January 18, 2005

Napoleon Dynamite (2004)

IMDB

I don't think it was as funny as everybody else seems to. Maybe its because I watched it with my parents, instead of surrounded by people like myself who were in high-school in the '80s. I mean, I like the idea of laughing at characters who are too dumb to know they are funny, but I don't know that Napoleon's absurdities are really that funny without a plot at all--heck, and I scored Jackass: The Movie higher than this.

When I was in middle school and high school, we had a guy like this in our class. I forget his name, honestly, so let's call him John. He was rail thin, tall and had straight blonde hair. He would stand up for himself with the bullies who harassed him, but his defenses were utterly ineffectual -- the bullies would taunt him just to get a rise out of him, and then laugh at his reaction. For those of us who tend to feel empathy for the underdog, John would run hot and cold, either assuming we were going to be mean to him, so he would be preemptively defensive, or he would be genuinely nice, but kids fearing that he would turn on them would keep their distance, and those who felt low on the totem pole would be especially wary of him because it could mean harassment by proximity.

I was reminded of him when the study came out a few years ago that showed that people who don't understand much don't understand that they don't understand much. John fell into that category, as does our hero Napoleon.

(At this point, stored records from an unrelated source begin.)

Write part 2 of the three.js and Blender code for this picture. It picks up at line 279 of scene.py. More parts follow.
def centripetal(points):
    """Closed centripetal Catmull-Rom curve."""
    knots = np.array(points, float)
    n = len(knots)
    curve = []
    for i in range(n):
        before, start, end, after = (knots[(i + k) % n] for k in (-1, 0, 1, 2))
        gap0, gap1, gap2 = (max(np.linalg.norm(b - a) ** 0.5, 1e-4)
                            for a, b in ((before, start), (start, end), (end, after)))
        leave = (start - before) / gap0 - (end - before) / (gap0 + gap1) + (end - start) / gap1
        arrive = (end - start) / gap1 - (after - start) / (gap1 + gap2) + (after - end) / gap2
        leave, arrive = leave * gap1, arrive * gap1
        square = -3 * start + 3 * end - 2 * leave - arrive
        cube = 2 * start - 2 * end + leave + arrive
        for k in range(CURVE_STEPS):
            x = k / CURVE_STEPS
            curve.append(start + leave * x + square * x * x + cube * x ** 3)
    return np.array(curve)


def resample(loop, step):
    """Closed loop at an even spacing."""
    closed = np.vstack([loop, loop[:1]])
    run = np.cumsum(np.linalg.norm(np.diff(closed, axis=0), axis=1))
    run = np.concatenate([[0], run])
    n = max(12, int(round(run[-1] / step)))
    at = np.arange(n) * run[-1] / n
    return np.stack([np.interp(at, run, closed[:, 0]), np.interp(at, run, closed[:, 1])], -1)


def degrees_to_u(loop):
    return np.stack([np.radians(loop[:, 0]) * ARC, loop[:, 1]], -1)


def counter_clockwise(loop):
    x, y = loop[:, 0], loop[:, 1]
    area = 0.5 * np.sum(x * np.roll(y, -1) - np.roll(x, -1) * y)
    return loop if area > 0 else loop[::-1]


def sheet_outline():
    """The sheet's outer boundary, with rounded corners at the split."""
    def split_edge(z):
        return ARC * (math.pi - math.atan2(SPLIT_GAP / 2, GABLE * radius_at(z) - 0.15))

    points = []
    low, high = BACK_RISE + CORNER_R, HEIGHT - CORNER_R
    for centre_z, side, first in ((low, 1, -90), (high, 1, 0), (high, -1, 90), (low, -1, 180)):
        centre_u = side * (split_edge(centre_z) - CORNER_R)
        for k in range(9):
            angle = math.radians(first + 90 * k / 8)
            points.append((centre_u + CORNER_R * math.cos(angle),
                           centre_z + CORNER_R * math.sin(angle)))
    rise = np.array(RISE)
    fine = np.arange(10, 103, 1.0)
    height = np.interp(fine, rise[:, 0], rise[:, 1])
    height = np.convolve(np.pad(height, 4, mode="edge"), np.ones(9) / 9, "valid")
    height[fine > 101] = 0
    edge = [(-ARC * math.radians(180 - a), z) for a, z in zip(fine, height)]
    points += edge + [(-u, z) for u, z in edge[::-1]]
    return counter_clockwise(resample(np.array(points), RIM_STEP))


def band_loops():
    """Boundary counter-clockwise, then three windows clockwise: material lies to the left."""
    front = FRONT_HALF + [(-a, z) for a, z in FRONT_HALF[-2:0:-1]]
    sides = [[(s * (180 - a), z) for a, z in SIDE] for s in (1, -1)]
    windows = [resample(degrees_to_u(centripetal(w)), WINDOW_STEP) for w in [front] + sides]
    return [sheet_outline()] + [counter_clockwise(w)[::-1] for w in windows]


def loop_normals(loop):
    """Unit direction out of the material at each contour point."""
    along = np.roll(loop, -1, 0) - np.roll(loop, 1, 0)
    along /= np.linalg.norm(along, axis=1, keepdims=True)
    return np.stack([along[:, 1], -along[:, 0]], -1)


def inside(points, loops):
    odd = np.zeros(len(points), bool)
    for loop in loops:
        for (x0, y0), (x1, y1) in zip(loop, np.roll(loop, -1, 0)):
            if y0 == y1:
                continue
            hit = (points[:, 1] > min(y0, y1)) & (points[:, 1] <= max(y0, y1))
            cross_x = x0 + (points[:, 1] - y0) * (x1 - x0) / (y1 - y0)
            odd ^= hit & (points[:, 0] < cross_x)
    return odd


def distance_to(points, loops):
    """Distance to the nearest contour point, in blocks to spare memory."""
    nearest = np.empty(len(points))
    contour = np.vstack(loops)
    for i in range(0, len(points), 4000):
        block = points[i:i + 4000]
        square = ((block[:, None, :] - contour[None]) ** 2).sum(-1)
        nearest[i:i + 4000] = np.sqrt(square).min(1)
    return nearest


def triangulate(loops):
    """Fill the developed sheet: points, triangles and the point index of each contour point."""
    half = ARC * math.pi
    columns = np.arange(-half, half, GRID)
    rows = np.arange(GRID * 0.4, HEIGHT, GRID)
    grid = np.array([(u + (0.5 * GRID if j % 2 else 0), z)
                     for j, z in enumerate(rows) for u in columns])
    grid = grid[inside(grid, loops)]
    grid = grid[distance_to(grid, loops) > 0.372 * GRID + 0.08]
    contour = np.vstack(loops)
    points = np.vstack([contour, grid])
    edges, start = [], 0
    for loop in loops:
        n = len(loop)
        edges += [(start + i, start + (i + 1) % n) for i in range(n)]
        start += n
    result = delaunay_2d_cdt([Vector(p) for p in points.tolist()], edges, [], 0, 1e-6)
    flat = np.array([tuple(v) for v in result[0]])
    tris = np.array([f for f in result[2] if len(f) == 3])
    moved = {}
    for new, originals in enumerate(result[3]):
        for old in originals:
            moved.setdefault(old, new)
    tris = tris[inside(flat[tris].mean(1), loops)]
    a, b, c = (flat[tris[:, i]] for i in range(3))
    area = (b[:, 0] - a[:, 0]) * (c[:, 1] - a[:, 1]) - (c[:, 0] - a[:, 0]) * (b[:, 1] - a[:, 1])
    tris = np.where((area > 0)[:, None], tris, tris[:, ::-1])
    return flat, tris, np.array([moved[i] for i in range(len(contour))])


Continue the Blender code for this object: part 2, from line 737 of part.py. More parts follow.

In our school, as in any, there were two girls who were, um, "developed" beyond their years. One was a brunette, the other a blonde with big, bouncy curly hair. For a talent show, they did a dance, the stage bathed in red light, in skimpy t-shirts and short shorts, gyrating inappropriately to the astonishment of the administration. Later, in high school, the brunette became a cheerleader and gained more respectability, and the blonde dropped out and had a kid before her 18th birthday. But in Middle School they they were both stoner girls. Tough outsiders who gained whatever cred they had by their adolescent slutty persona.

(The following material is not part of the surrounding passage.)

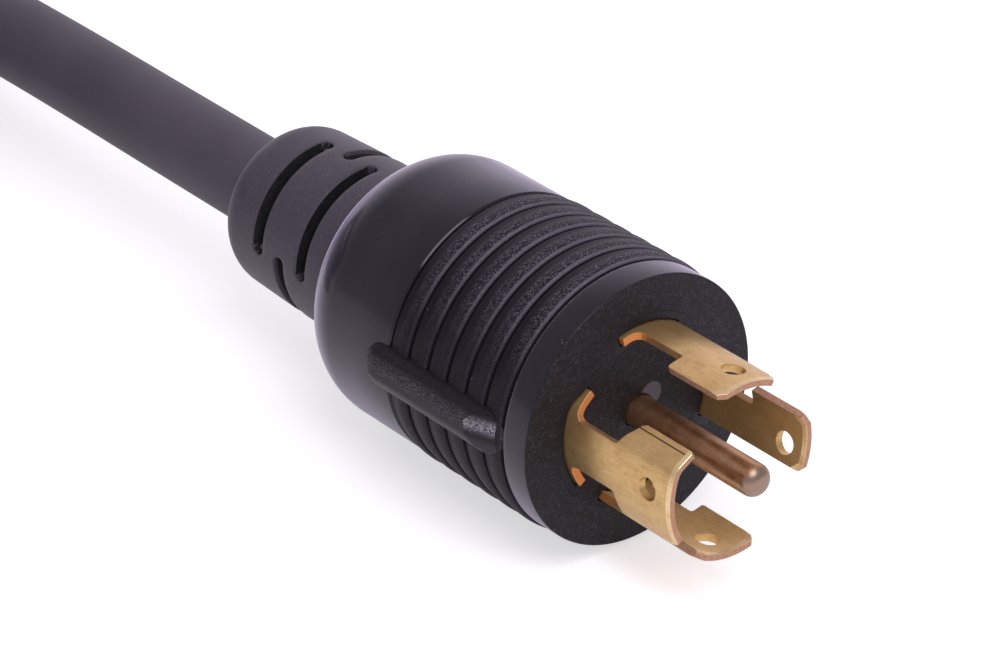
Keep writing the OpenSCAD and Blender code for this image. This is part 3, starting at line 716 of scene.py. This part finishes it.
def shell_profile(r, r_shoulder, band, shoulder, front, inner):
    """Closed profile of a moulded body; front is the radius of its face's hole, inner that of its chamber"""
    ribs_back = -band - RIB_COUNT * RIB_PITCH
    dome_start = ribs_back - shoulder
    dome_back = dome_start - dome_len(r_shoulder)
    end_angle = 180 - math.degrees(math.asin((NECK_R - (r_shoulder - DOME_R)) / DOME_R))
    points = [(-SKIN_T, front), (0.0, front), (0.0, r - 0.5), (0.0, r - 0.32)]
    points += arc(-0.3, r - 0.3, 0.3, 15, 90, 4)
    points += [(-band + 0.9, r + 0.02), (-band + 0.42, r)]
    for i in range(RIB_COUNT):
        start = -band - i * RIB_PITCH
        points += groove(start, r)
        # a rib rises fast behind its groove, and sinks slowly to the next one
        points += [(start - t * RIB_PITCH, r + RIB_RISE * share) for t, share in RIB_FORM]
    points += groove(ribs_back, r)
    points += [(ribs_back - 0.36, r - 0.12), (ribs_back - 0.7, r_shoulder - 0.04), (ribs_back - 0.95, r_shoulder)]
    points += [(dome_start + 8.0, r_shoulder), (dome_start + 1.0, r_shoulder)]
    points += arc(dome_start, r_shoulder - DOME_R, DOME_R, 90, end_angle, 28)
    points += [
        (dome_back - 0.15, NECK_R - 0.12), (dome_back - 0.6, NECK_R - 0.15),
        (dome_back - NECK_LEN + 0.3, NECK_R - 0.15), (dome_back - NECK_LEN, NECK_R - 0.4),
        (dome_back - NECK_LEN, STEM_R + 0.1), (dome_start + 2.0, STEM_R + 0.1), (dome_start + 7.0, inner),
        (-SKIN_T, inner), (-SKIN_T, front),
    ]
    return points


def groove(x, r):
    """A narrow groove round the body at x"""
    return [(x + 0.34, r - 0.04), (x + 0.22, r - 0.22), (x + 0.1, r - 0.5), (x - 0.1, r - 0.5),
            (x - 0.22, r - 0.22), (x - 0.34, r - 0.02)]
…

I remember a scene, vaguely, where the two of them were sitting with John on the curb. He was between them, and they were toying with him. I don't think they wanted anything from him but to embarrass him for their amusement, but John didn't care. He was getting attention from these two girls whose attention was a valuable commodity. I don't remember a thing that they said, but I do remember their tone, and I remember his nervous, excited laughter as they pushed his buttons and had him dance on a string. It was the closest he'd come to an affectionate relationship with a girl for some years to come, I would imagine. He didn't know that, though, or care. He was just happy for the attention any way he could get it.

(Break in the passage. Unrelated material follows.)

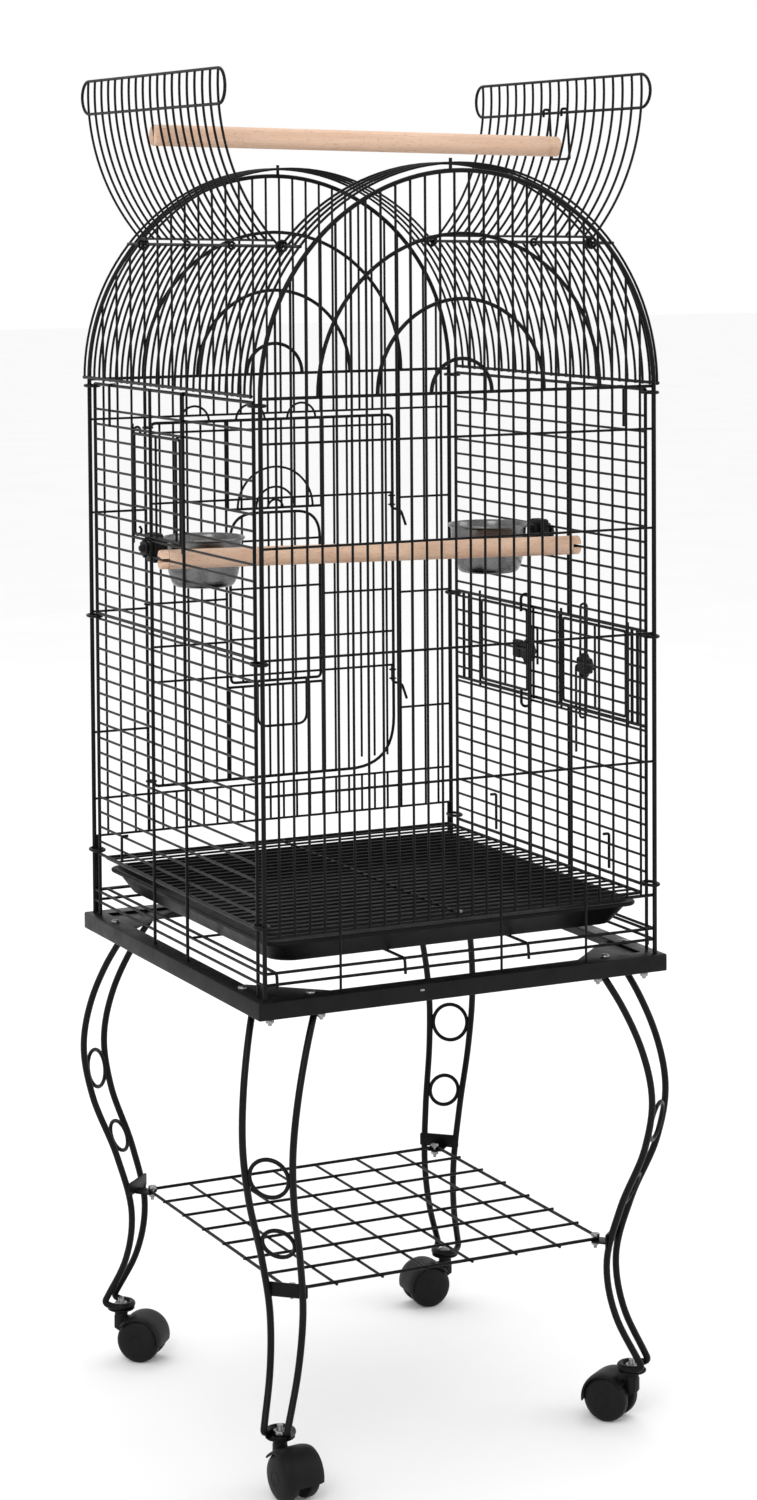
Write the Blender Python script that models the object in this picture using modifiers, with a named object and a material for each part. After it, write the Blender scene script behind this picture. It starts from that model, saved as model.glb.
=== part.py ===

So, maybe Napoleon reminds me of him. Maybe it was the lack of plot, or the fish-in-a-barrell humor. I'd respect a tear-down of harder targets, personally. Or humor brought from situation instead of lack of character.

Maybe I'd feel better about it if Jared Hess appeared to remotely like his character. As it is, I feel ambivalent about Napoleon. At times I like him, at times I hate him, but I never feel good about either of those. I guess comedy can exist in that precipice, but that's exactly how I felt about John which was never very funny, whether he was getting pushed up against the locker by asshole guys, or dancing like toy poodle for the stoner sluts. Any way I felt about him felt like the wrong way to feel about him.

Then again, I always wanted to tie a string on one of my matchbox cars and dangle it from a moving car when I was a kid, but I never was brave enough.